我跟超兰,本来就像两个世界的人,离婚对我们来说也是一种解脱。尤其是我,一直活得太累太没有自我,因为她永远是高高在上。此后我们自然没有来往。她跟我打电话,也是说孩子的事情。我从不主动找她。
连续的受骗
刚离婚那一阵,我有一种鸟儿逃出牢笼的感觉,第一次感觉到轻松自在。但时间长了,孤独和寂寞的感觉悄悄袭上心头。何况我性格也不内向,喜欢说说笑笑,但是下班后人去楼空,我就在空荡荡宿舍里胡思乱想。尤其是生病的时候,连个端茶送水的人都没有,就想,要是有个伴在身边,说说话,互相关心,那该多好!
3年前,我开启了我的寻伴之旅。
我去了婚介所,交了1280块钱。很快,工作人员让我跟一位50多岁的女士见面了。倒是挺爽快的一个人,聊了一下,到我单位去看了一下,然后直言说,觉得我经济状况不好。是呀,我没有住房。
第二个女士让我至今后悔不已,因为她浪费了我大半年的时间,且花了我不少钱。
每一次出去,她都要打的。一路上吃饭、买东西,都是我掏钱。这都还好说,我是男的,有工资,买个单还是付得起的。有一次,我提出去她家看一下,问她买什么东西合适。她说有个女儿跟她一起住,让我什么也不用买,给点钱给女儿当见面礼就行了。我问她给多少,她说2000块吧。我一咬牙,掏了。不久天冷了,她又要我给她买一件羽绒服,我也爽快地答应了。
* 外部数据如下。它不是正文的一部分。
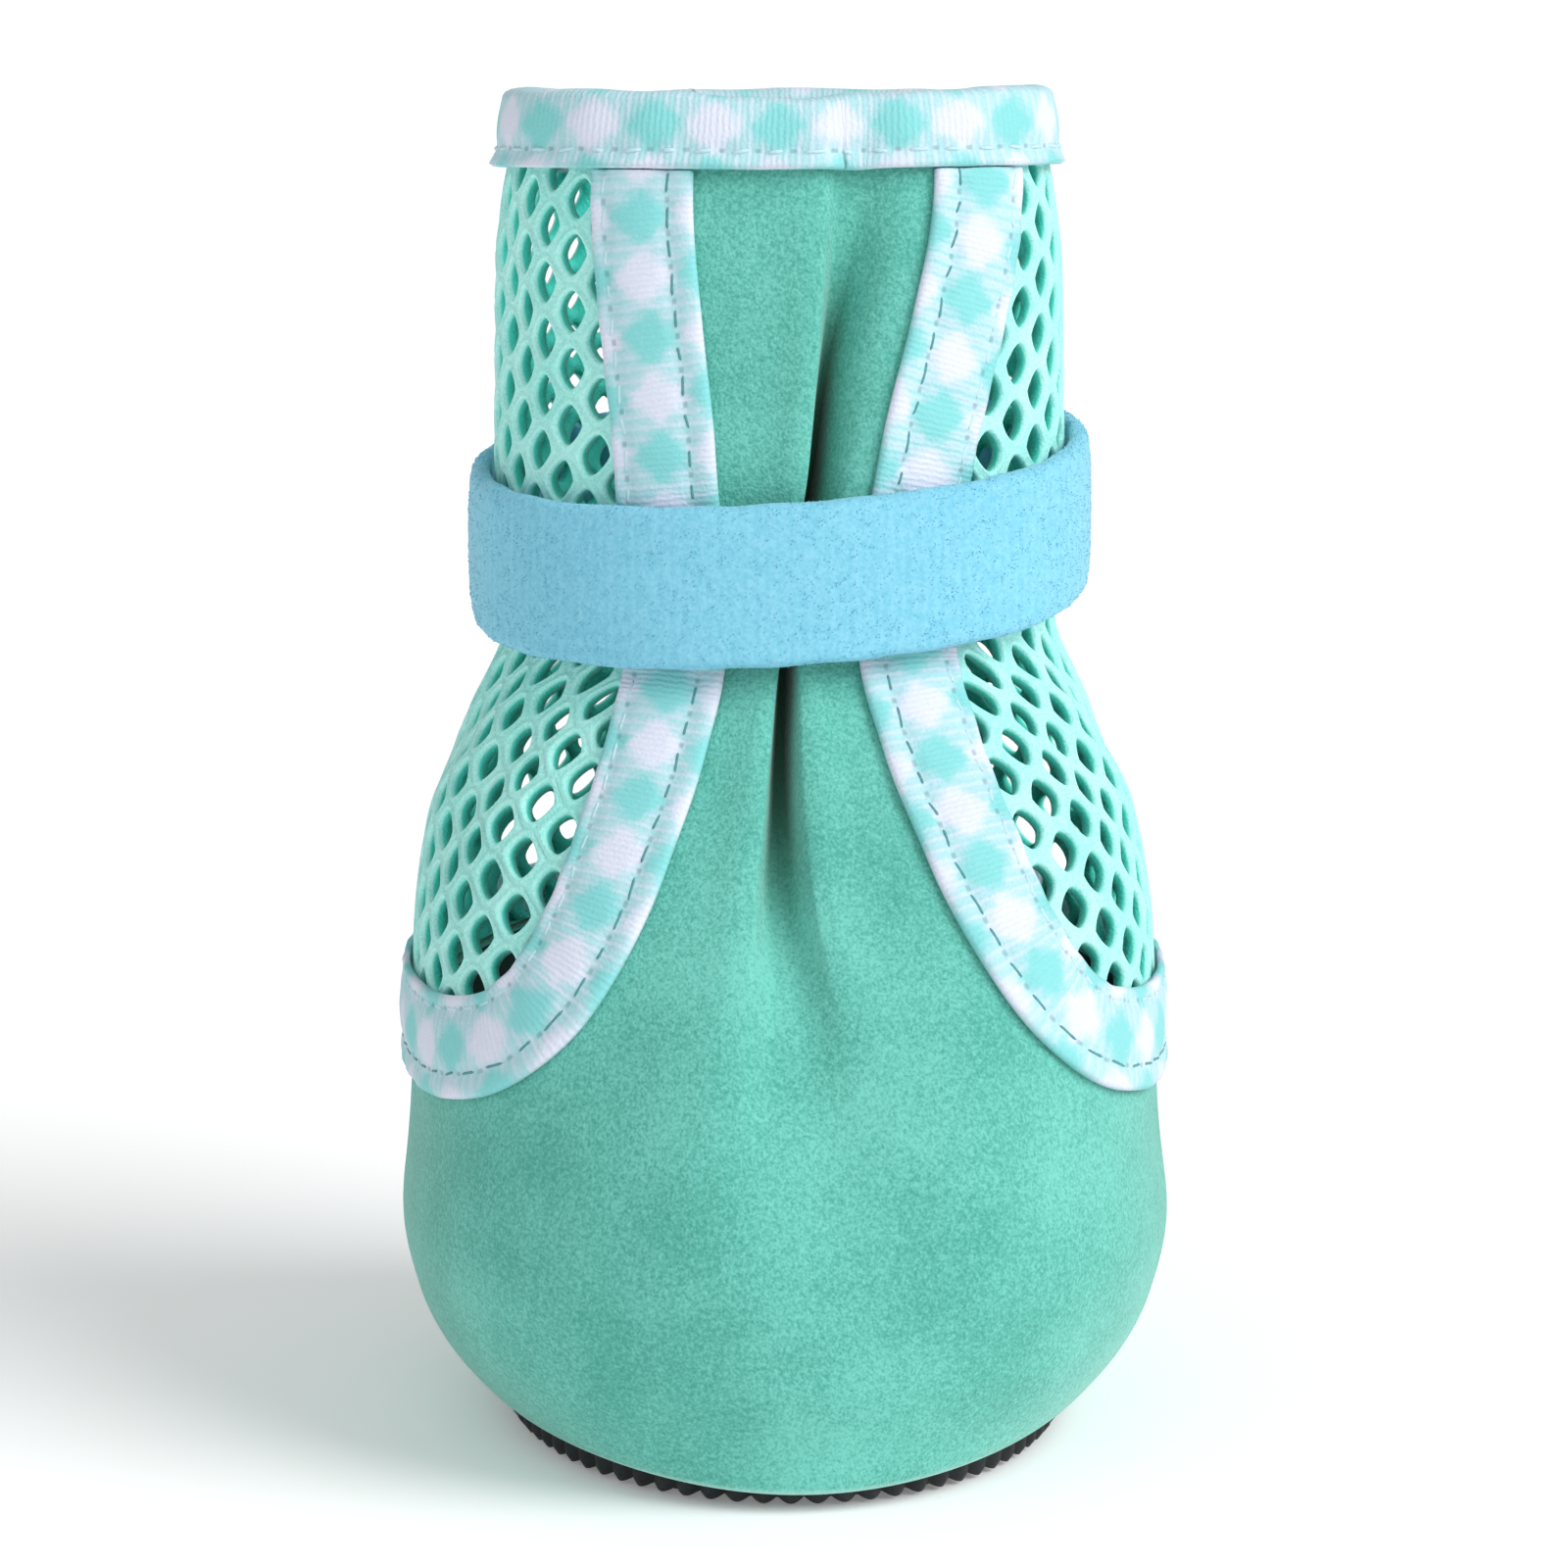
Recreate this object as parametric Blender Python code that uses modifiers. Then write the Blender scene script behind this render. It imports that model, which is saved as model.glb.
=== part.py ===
# Soft dog boot: cloth foot and front panel, open-hole mesh sides and back, gingham tapes,
# an ankle strap and a thin rubber sole. Metres, +Z up, toe towards -Y, ground at Z = 0.
# The origin is on the ground, under the middle of the sole.

import math
from collections import namedtuple

import bmesh
import bpy
import numpy as np

# Heights above the ground
BOOT_HEIGHT = 0.1044
NECK_HEIGHT = 0.0670

# Foot: widths across, reaches from the origin to the toe and to the heel
BALL_WIDTH = 0.0602
TOE_REACH = 0.0366
HEEL_REACH = 0.0302
SOLE_WIDTH = 0.0440
SOLE_TOE = 0.0312
SOLE_HEEL = 0.0256

# Neck, where the strap pulls the shaft in, and collar
NECK_WIDTH = 0.0425
NECK_FRONT = 0.0128
NECK_BACK = 0.0205
COLLAR_WIDTH = 0.0402
COLLAR_FRONT = 0.0072
COLLAR_BACK = 0.0206
COLLAR_DROP = 0.0030
COLLAR_DIP = 0.0010
COLLAR_DIP_WIDTH = 0.0110
SHAFT_TWIST = math.radians(6.5)

# Cloth, tape and rubber thicknesses
UPPER_WALL = 0.0016
MESH_WALL = 0.0013
TAPE_THICKNESS = 0.0008
STRAP_THICKNESS = 0.0017
SOLE_SHEET = 0.0014
LUG_HEIGHT = 0.0010
INSOLE_THICKNESS = 0.0015
CLEARANCE = 0.0003
SEAM_GAP = 0.0006

# Tape, binding and strap widths
TAPE_WIDTH = 0.0078
BINDING_HEIGHT = 0.0064
STRAP_WIDTH = 0.0120
STRAP_HEIGHT = 0.0678
STRAP_TILT = math.radians(4.5)
STRAP_ROLL = math.radians(3.5)
STRAP_OVERLAP = 0.0220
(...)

可是9个月过去之后,她突然跟我说,她前夫的房子要拆迁,如果她再婚,会影响她女儿分房产,云云。“对不起,耽误了你。”她一脸歉意,我能说什么呢?只得作罢。
婚介所又介绍了第三个女士。第一次见面,她便把我拉到商场,让我跟她买鞋。我买了,800元。第二次约好时间见面,我左等右等不见人。给她打电话,她说:“唉哟都忙忘记了,算了,不来了……”
第四个女士最让我伤心,前后花了我七八千块钱。
第一次见面在汉阳家乐福,她提出要买衣服,但开了票拿了我的钱去收银台时,又说,还是等她同事一起来做个参考再交钱。第二次见面,我问她,她要结婚由谁点头。她说她姐姐做主。我便提出请她姐姐出来吃饭见个面,她又要我给她买条裙子,说要穿漂亮点去见姐姐,我让她自己买,回头我报销。那天吃饭时,她指着身上的裙子说,2150元钱,我二话没说如数给了她。后来几次见面,她都是开了票拿了钱却不付账。我明知她可能不会买下,但也不好说什么。去年七夕节,她找我要红包,我给了3000元。之后,约她吃饭,她又要买鞋子。再后来,我约她,她的电话就关机了。我找婚介所要她的住址,婚介所却说不能泄露个人信息。
此后,我又先后找了另外两家婚介所,一共交了七八千块钱。但遭遇都差不多。前不久,我又见了一个女士,这几天她说她病了……
诚真翻着一个小本子,表情变得有些恼。我再也忍不住,说,那些女人其实都是骗钱的婚托。他郁闷了一会儿,又笑起来,说:“我相信我自己,我有双手,就能够创造幸福。”还真是一个阳光乐观的老头儿。